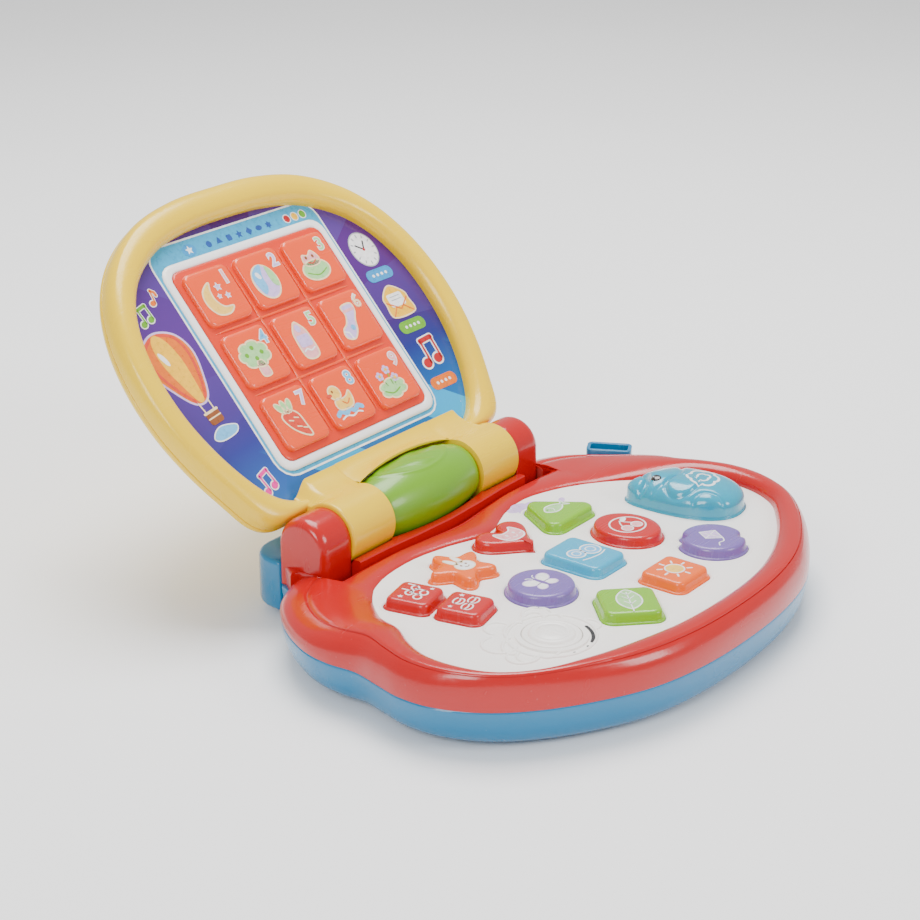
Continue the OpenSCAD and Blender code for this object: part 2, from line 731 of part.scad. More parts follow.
module lid_screws() {
  color(steel) in_lid() for (q = lid_screw_spots) translate([q[0], q[1], -lid_back]) screw(7);
}

module screen_panel() {
  half = window_size / 2;
  color([0.35, 0.20, 0.62]) in_lid() translate([0, 0, -panel_depth - 2])
    linear_extrude(2) difference() {
      polygon(between(lid_loop, opening_loop, 0.9));
      translate([-half, window_y - half]) square(window_size);
    }
}

module window_frame() {
  half = window_size / 2;
  color(white) in_lid() translate([0, 0, -panel_depth]) linear_extrude(1.2) difference() {
    polygon(rounded([[-half + 2, window_y - half + 2], [half - 2, window_y - half + 2],
      [half - 2, window_y + half - 2], [-half + 2, window_y + half - 2]], 2 + frame_w));
    translate([-half, window_y - half]) square(window_size);
  }
}

tile_rise = 2.7;
tile_r = 3;

module screen_window() {
  half = window_size / 2 - 0.1;
  core = tile_size / 2 - tile_r;
  color(orange) in_lid() {
    box([-half, window_y - half, -panel_depth - 2], [half, window_y + half, -panel_depth + 1.6]);
    for (i = [-1:1], j = [-1:1]) translate([i * tile_pitch, window_y + j * tile_pitch,
      -panel_depth + 1.6])
      linear_extrude(tile_rise) polygon(rounded([[-core, -core], [core, -core], [core, core],
        [-core, core]], tile_r));
  }
}

module light_diffuser() {
  color(white) in_lid() box([-56, window_y - 56, -panel_depth - 3.2],
    [56, window_y + 56, -panel_depth - 2]);
}

module light_board() {
  color(board_green) in_lid() box([-56, window_y - 56, -lid_back + 2.2],
    [56, window_y + 56, -lid_back + 3.6]);
}

module screen_lights() {
  color(white) in_lid() for (i = [-1:1], j = [-1:1])
    translate([i * tile_pitch, window_y + j * tile_pitch, -lid_back + 3.6])
      cylinder(r1 = 2.6, r2 = 1.8, h = 1.4, $fn = 24);
}

base_bottom_shell();
base_top_shell();
hinge_cradle();
keyboard_plate();
carry_handle();
strap_loop();
rubber_feet();
battery_door();
battery_door_screw();
battery_box();
batteries();
battery_contacts();
base_screws();
main_circuit_board();
sound_chip();
key_membrane();
speaker_frame();
speaker_cone();
hinge_pin_left();
hinge_pin_right();
hinge_cover();
star_button();
heart_button();
triangle_button();
circle_button();
rectangle_button();
oval_button();
diamond_button();
square_button();
moon_button();
music_key_back();
music_key_front();
mouse_key();
volume_dial();
lid_front_bezel();
lid_back_shell();
screen_panel();
window_frame();
screen_window();
light_diffuser();
light_board();
screen_lights();
lid_screws();
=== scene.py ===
"""Looks of a toddler's toy laptop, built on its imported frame.

Lengths inside the builders are millimetres measured from the middle of the hinge line:
base places are (x, y, height above the table) and lid places are (x, up the lid, out of
its front). Placing turns both into metres in the row frame.
"""

import json
import logging
import math
from dataclasses import dataclass, field
from enum import Enum
from typing import Callable, Iterable, Sequence

import bmesh
import bpy
import numpy as np
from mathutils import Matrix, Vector

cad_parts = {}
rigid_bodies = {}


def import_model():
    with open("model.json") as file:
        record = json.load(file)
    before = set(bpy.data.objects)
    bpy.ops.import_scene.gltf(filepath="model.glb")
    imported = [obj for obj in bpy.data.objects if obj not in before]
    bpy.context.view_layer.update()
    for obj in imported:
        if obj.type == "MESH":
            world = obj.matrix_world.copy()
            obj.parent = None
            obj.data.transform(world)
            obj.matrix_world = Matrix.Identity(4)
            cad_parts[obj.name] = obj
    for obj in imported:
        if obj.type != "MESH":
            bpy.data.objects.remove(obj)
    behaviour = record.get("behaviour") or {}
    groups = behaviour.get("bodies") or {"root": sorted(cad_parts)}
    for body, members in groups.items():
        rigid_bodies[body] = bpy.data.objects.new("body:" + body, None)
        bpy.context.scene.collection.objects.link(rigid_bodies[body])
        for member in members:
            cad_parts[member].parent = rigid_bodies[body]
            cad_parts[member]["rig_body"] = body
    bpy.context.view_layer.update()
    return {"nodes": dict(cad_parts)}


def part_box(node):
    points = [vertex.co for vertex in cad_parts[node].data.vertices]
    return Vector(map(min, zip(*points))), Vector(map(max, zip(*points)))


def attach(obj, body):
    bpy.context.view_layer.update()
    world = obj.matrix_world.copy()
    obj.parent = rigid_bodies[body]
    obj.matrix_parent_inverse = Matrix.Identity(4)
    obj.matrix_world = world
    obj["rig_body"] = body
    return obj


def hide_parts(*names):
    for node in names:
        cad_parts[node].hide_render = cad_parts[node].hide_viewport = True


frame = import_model()
LOG = logging.getLogger("toy_laptop")

Place = Callable[[np.ndarray], np.ndarray]
Solid = tuple[np.ndarray, list]


# ---- Curves and surfaces ----------------------------------------------------------------


def smooth_loop(points: Sequence, steps: int = 10) -> np.ndarray:
    """Closed Catmull-Rom curve: each span is the cubic through its two ends whose slopes
    are half the difference of their neighbours.

    Args:
        points: control points, one per row.
        steps: samples per span.

    Returns:
        Samples of the curve, one per row.
    """
    b = np.asarray(points, float)
    a, c, d = np.roll(b, 1, 0), np.roll(b, -1, 0), np.roll(b, -2, 0)
    t = np.linspace(0, 1, steps, endpoint=False)[None, :, None]
    a, b, c, d = (q[:, None, :] for q in (a, b, c, d))
    curve = 2 * b + (c - a) * t + (2 * a - 5 * b + 4 * c - d) * t**2
    return (0.5 * (curve + (3 * b - a - 3 * c + d) * t**3)).reshape(-1, b.shape[2])


def smooth_path(points: Sequence, steps: int = 5) -> np.ndarray:
    """Open Catmull-Rom curve through the points, with its end points repeated.

    Args:
        points: control points, one per row.
        steps: samples per span.

    Returns:
        Samples of the curve, first and last control points included.
    """
    p = np.asarray(points, float)
    p = np.vstack([p[:1], p, p[-1:]])
    a, b, c, d = (q[:, None, :] for q in (p[:-3], p[1:-2], p[2:-1], p[3:]))
    t = np.linspace(0, 1, steps, endpoint=False)[None, :, None]
    curve = 2 * b + (c - a) * t + (2 * a - 5 * b + 4 * c - d) * t**2
    curve = 0.5 * (curve + (3 * b - a - 3 * c + d) * t**3)
    return np.vstack([curve.reshape(-1, p.shape[1]), p[-1:]])


def both_sides(half: Sequence) -> np.ndarray:
    """Adds the mirror image of a half outline that starts and ends on the centre line.

    Args:
        half: points from the centre line round to the centre line.

    Returns:
        Closed loop.
    """
    h = np.asarray(half, float)
    return np.vstack([h, h[-2:0:-1] * [-1, 1]])


def resample(loop: np.ndarray, count: int) -> np.ndarray:
    """Closed loop with its points set at equal distances along its length.

    Args:
        loop: closed loop of 2-D points.
        count: number of points wanted.

    Returns:
        The new loop.
    """
    q = np.vstack([loop, loop[:1]])
    run = np.concatenate([[0], np.cumsum(np.linalg.norm(np.diff(q, axis=0), axis=1))])
    at = np.linspace(0, run[-1], count, endpoint=False)
    return np.column_stack([np.interp(at, run, q[:, k]) for k in (0, 1)])


def rounded(corners: Sequence, radius: float, count: int = 96) -> np.ndarray:
    """Convex polygon with arcs of one radius about its corners, at equal spacing.

    Args:
        corners: arc centres in anticlockwise order.
        radius: radius of the arcs.
        count: number of points.

    Returns:
        Closed loop.
    """
    c = np.asarray(corners, float)
    came, went = c - np.roll(c, 1, 0), np.roll(c, -1, 0) - c
    first = np.arctan2(came[:, 1], came[:, 0]) - np.pi / 2
    span = np.mod(np.arctan2(went[:, 1], went[:, 0]) - np.pi / 2 - first, 2 * np.pi)
    a = first[:, None] + span[:, None] * np.linspace(0, 1, 17)[None, :]
    arcs = c[:, None, :] + radius * np.stack([np.cos(a), np.sin(a)], 2)
    return resample(arcs.reshape(-1, 2), count)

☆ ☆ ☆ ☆

→ **GIVEN INSTRUCTION**: Everything from the line with "before = set(bpy.data.objects)" through the line with "obj.matrix_world = Matrix.Identity(4)", both ends included, should be repeated exactly; nothing else should appear.

→ **WRITTEN ANSWER**:
    before = set(bpy.data.objects)
    bpy.ops.import_scene.gltf(filepath="model.glb")
    imported = [obj for obj in bpy.data.objects if obj not in before]
    bpy.context.view_layer.update()
    for obj in imported:
        if obj.type == "MESH":
            world = obj.matrix_world.copy()
            obj.parent = None
            obj.data.transform(world)
            obj.matrix_world = Matrix.Identity(4)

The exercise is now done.